The original artwork is now on display at the National Gallery of Australia where it has been since 1973. At that time, the purchase was considered controversial but has now become one of the major draws of this prestigious gallery.

Number 11, 1952 had been the original title of this artwork, as it came during a stage in Pollock's career when he preferred to leave his work untitled. Later on the painting was renamed as Blue Poles and this helps to further distinguish from the rest of his paintings. It is generally believed that the artist himself came up with this new title.

This particular piece was first seen in public many years before it's controversial purchase by the country. An exhibition in 1952 announced it to the world and it was soon to receive significant interest, leading to several exchanges of the piece for large sums. Australia, notably the then Prime Minister, attracted criticism for sanctioning it's purchase at a time when abstract art was not accepted to the extent that it is today. That decision now appears to have been inspired and continues to boost the reputation of the gallery which has held it ever since.

Blue Poles

In 1952 Pollock was in an experimental stage in his career where his choice of medium for his work was becoming more and more varied. Number 11, or Blue Poles as it is now known features fragments of glass inserted into areas of paint. The artist was also using sand at this time too, ensuring each artwork differs from the next. Today the idea of mixed media is very much commonplace, and it is artists like Jackson Pollock who brought it in.

This video covers the painting in detail and comes from the Australian National Gallery, where it is on display. This video features stunning closeups of the painting and is great for getting across the sheer size of this work.

Pollock was known to have been drinking whilst creating this artwork, and this was the case for much of the rest of his career as the artist continued to struggle with depression and other personal problems which were eventually to lead to his downfall.
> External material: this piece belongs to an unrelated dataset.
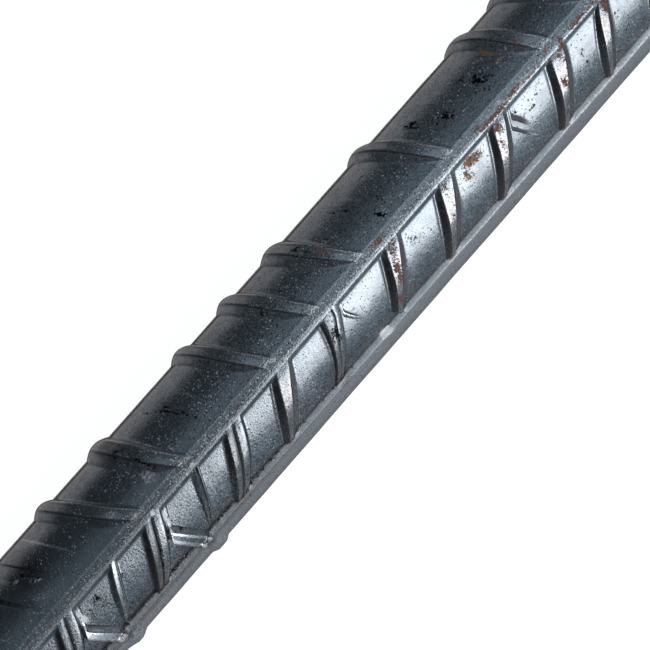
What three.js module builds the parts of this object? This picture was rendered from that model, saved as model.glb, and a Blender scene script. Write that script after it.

He would lay the original canvas on the floor from where he felt closer and more connected to his work, feeling very much a part of the painting himself as he set about layering up the work with different mediums.

Several key artists are known to have visited Jackson in his studio around the time that he painted Blue Poles, one of which was Barnett Newman. Newman himself was also friends with Mark Rothko, and their joint effort can be seen in the Rothko Chapel.